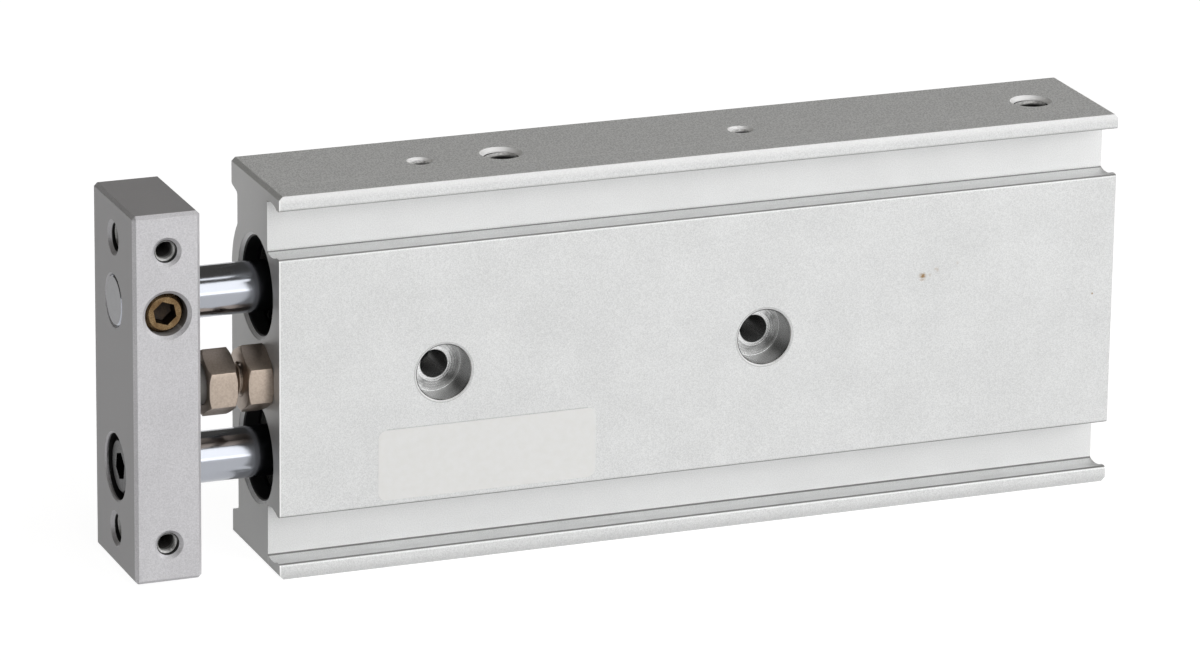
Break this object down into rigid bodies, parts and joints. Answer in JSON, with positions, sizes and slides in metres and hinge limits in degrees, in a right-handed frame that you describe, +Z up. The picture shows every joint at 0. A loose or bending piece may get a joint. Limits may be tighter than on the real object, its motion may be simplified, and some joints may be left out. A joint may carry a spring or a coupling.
{
  "type": "guided pneumatic cylinder",
  "caption": "Compact twin-rod guided pneumatic cylinder: an extruded body with sensor slots, two chromed rods, a tapped end plate and an adjustable stop bolt.",
  "frame": {"origin": "under the middle of the whole cylinder at rest, on the plane of its bottom face", "axes": "+X from the end plate towards the rear of the body, +Y out of the back face that is bolted to a panel, +Z up towards the face with the air ports"},
  "size_m": [0.122, 0.017, 0.046],
  "materials": {
    "anodised_aluminium": "clear anodised, satin",
    "turned_aluminium": "turned",
    "bearing_alloy": "bored bearing alloy",
    "hard_chrome": "ground and hard chromed",
    "nickel_plate": "nickel plated",
    "black_steel": "black oxide",
    "bronzed_steel": "dark heat-treated, oiled",
    "phosphated_steel": "phosphated spring steel",
    "polyurethane": "moulded, matt",
    "nitrile": "moulded, greased",
    "magnet": "plastic-bonded magnet"
  },
  "bodies": {
    "housing": {"housing": "anodised_aluminium", "stop_nut": "nickel_plate", "front_retaining_ring_upper": "phosphated_steel", "front_retaining_ring_lower": "phosphated_steel", "seal_retainer_upper": "turned_aluminium", "seal_retainer_lower": "turned_aluminium", "rod_seal_upper": "nitrile", "rod_seal_lower": "nitrile", "rod_cover_upper": "bearing_alloy", "rod_cover_lower": "bearing_alloy", "rod_cover_o_ring_upper": "nitrile", "rod_cover_o_ring_lower": "nitrile", "front_bumper_upper": "polyurethane", "front_bumper_lower": "polyurethane", "rear_bumper_upper": "polyurethane", "rear_bumper_lower": "polyurethane", "head_cover_upper": "turned_aluminium", "head_cover_lower": "turned_aluminium", "head_cover_o_ring_upper": "nitrile", "head_cover_o_ring_lower": "nitrile", "rear_retaining_ring_upper": "phosphated_steel", "rear_retaining_ring_lower": "phosphated_steel"},
    "carriage": {"plate": "anodised_aluminium", "plate_cap_screw": "black_steel", "rod_clamp_screw": "bronzed_steel", "piston_rod_upper": "hard_chrome", "piston_rod_lower": "hard_chrome", "piston_upper": "turned_aluminium", "piston_lower": "turned_aluminium", "piston_seal_upper": "nitrile", "piston_seal_lower": "nitrile", "magnet_upper": "magnet", "magnet_lower": "magnet"},
    "stop_pad": {"stop_pad": "polyurethane"},
    "stop_bolt": {"stop_bolt": "nickel_plate"}
  },
  "joints": [
    {"name": "stroke", "type": "slide", "parent": "housing", "child": "carriage", "axis": [-1, 0, 0], "range_m": [0, 0.05]},
    {"name": "stop_travel", "type": "slide", "parent": "housing", "child": "stop_pad", "axis": [1, 0, 0], "range_m": [0, 0.0012]},
    {"name": "stop_turn", "type": "hinge", "parent": "stop_pad", "child": "stop_bolt", "pos_m": [-0.05, -0.003, 0.023], "axis": [1, 0, 0], "range_deg": [0, 620]}
  ],
  "couplings": [
    {"joint": "stop_turn", "follows": "stop_travel", "rad_per_m": 8976}
  ]
}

## PROMPT
Give the listing above again, word for word.

## CORRECT OUTPUT
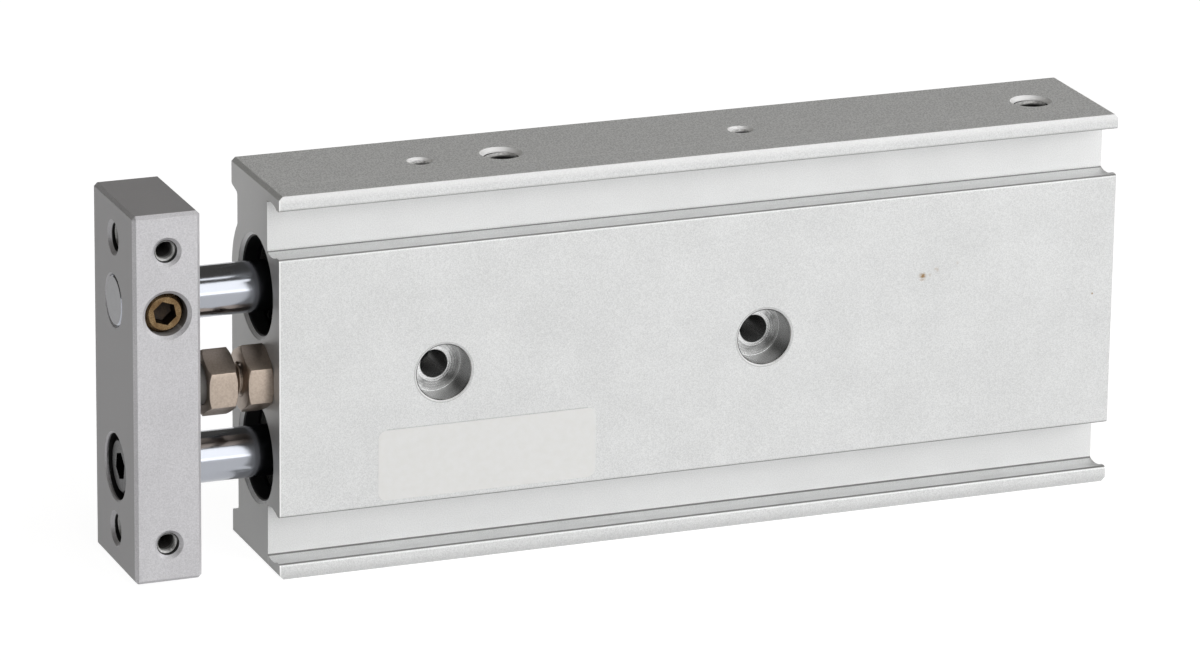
Break this object down into rigid bodies, parts and joints. Answer in JSON, with positions, sizes and slides in metres and hinge limits in degrees, in a right-handed frame that you describe, +Z up. The picture shows every joint at 0. A loose or bending piece may get a joint. Limits may be tighter than on the real object, its motion may be simplified, and some joints may be left out. A joint may carry a spring or a coupling.
{
  "type": "guided pneumatic cylinder",
  "caption": "Compact twin-rod guided pneumatic cylinder: an extruded body with sensor slots, two chromed rods, a tapped end plate and an adjustable stop bolt.",
  "frame": {"origin": "under the middle of the whole cylinder at rest, on the plane of its bottom face", "axes": "+X from the end plate towards the rear of the body, +Y out of the back face that is bolted to a panel, +Z up towards the face with the air ports"},
  "size_m": [0.122, 0.017, 0.046],
  "materials": {
    "anodised_aluminium": "clear anodised, satin",
    "turned_aluminium": "turned",
    "bearing_alloy": "bored bearing alloy",
    "hard_chrome": "ground and hard chromed",
    "nickel_plate": "nickel plated",
    "black_steel": "black oxide",
    "bronzed_steel": "dark heat-treated, oiled",
    "phosphated_steel": "phosphated spring steel",
    "polyurethane": "moulded, matt",
    "nitrile": "moulded, greased",
    "magnet": "plastic-bonded magnet"
  },
  "bodies": {
    "housing": {"housing": "anodised_aluminium", "stop_nut": "nickel_plate", "front_retaining_ring_upper": "phosphated_steel", "front_retaining_ring_lower": "phosphated_steel", "seal_retainer_upper": "turned_aluminium", "seal_retainer_lower": "turned_aluminium", "rod_seal_upper": "nitrile", "rod_seal_lower": "nitrile", "rod_cover_upper": "bearing_alloy", "rod_cover_lower": "bearing_alloy", "rod_cover_o_ring_upper": "nitrile", "rod_cover_o_ring_lower": "nitrile", "front_bumper_upper": "polyurethane", "front_bumper_lower": "polyurethane", "rear_bumper_upper": "polyurethane", "rear_bumper_lower": "polyurethane", "head_cover_upper": "turned_aluminium", "head_cover_lower": "turned_aluminium", "head_cover_o_ring_upper": "nitrile", "head_cover_o_ring_lower": "nitrile", "rear_retaining_ring_upper": "phosphated_steel", "rear_retaining_ring_lower": "phosphated_steel"},
    "carriage": {"plate": "anodised_aluminium", "plate_cap_screw": "black_steel", "rod_clamp_screw": "bronzed_steel", "piston_rod_upper": "hard_chrome", "piston_rod_lower": "hard_chrome", "piston_upper": "turned_aluminium", "piston_lower": "turned_aluminium", "piston_seal_upper": "nitrile", "piston_seal_lower": "nitrile", "magnet_upper": "magnet", "magnet_lower": "magnet"},
    "stop_pad": {"stop_pad": "polyurethane"},
    "stop_bolt": {"stop_bolt": "nickel_plate"}
  },
  "joints": [
    {"name": "stroke", "type": "slide", "parent": "housing", "child": "carriage", "axis": [-1, 0, 0], "range_m": [0, 0.05]},
    {"name": "stop_travel", "type": "slide", "parent": "housing", "child": "stop_pad", "axis": [1, 0, 0], "range_m": [0, 0.0012]},
    {"name": "stop_turn", "type": "hinge", "parent": "stop_pad", "child": "stop_bolt", "pos_m": [-0.05, -0.003, 0.023], "axis": [1, 0, 0], "range_deg": [0, 620]}
  ],
  "couplings": [
    {"joint": "stop_turn", "follows": "stop_travel", "rad_per_m": 8976}
  ]
}